Berkshire has in general steered clear of automakers. Last May, Buffett and his right-hand man—Charlie Munger, who passed away in November—explained their reasoning.

“It’s just a business where you’ve got a lot of worldwide competitors, they’re not going to go away,” said Buffett. “And it looks like there are winners at any given time, but it doesn’t get you a permanent place.”

Berkshire did make an exception for China’s BYD, which recently overtook Tesla as the leader in global electric-vehicle sales. It was Munger who drove the decision to invest in BYD in 2008, and last February Munger said, “I have never helped do anything at Berkshire that was as good as BYD.”

In another exception, Berkshire bought GM shares in 2012, though by the end of last year it had offloaded all of those.

Not even Elon Musk could persuade Buffett and Munger to overcome their reluctance to invest in automotive stocks. A year ago, the Tesla CEO answered an X user’s question about what Berkshire Hathaway should invest in, writing, “Starts with a T …”

He then added, “Munger could’ve invested in Tesla at ~$200M valuation when I had lunch with him in late 2008.” Tesla’s market cap now stands at $585 billion. That’s despite a rough start to this year that’s seen Musk lose his status as the world’s richest person to France’s Bernard Arnault, the patriarch behind luxury goods giant LVMH.

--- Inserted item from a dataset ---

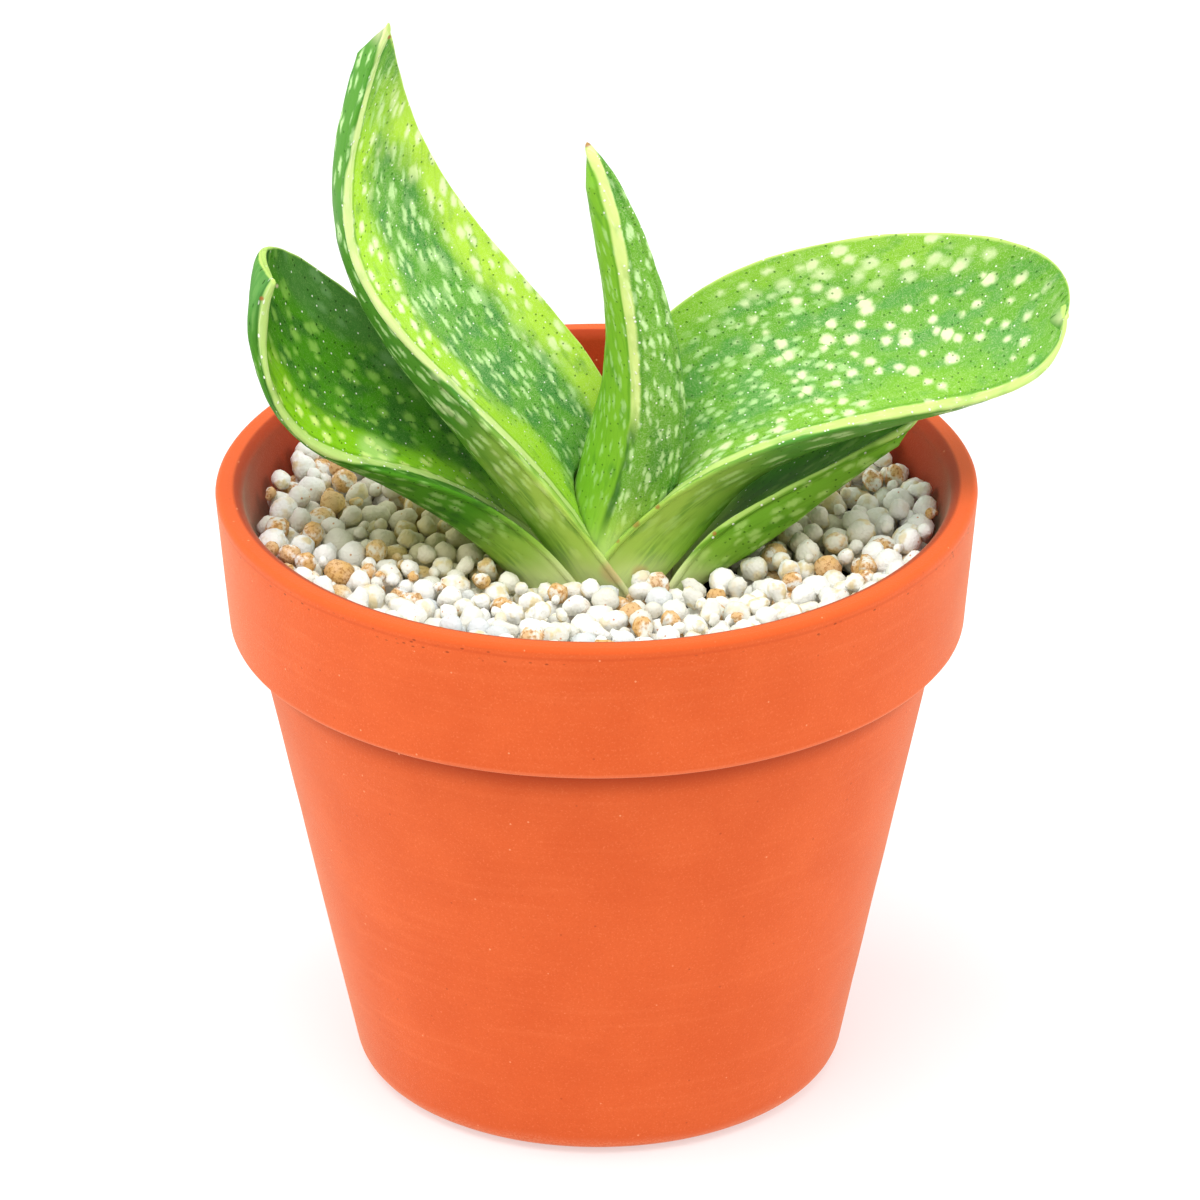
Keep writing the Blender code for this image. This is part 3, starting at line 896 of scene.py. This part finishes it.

Ferrari makes relatively few vehicles, as Buffett noted last year. In 2023, shipments totaled just 13,663 units. By contrast, GM sold about 2.6 million vehicles in the U.S. in the same period. But Ferrari has the advantage of being a luxury brand, meaning it can prioritize quality over quantity.

On Thursday, the Italian carmaker received another boost, this time from Formula 1 racing. According to statements from the teams, racing legend Lewis Hamilton will leave Mercedes and join Ferrari for the 2025 F1 season.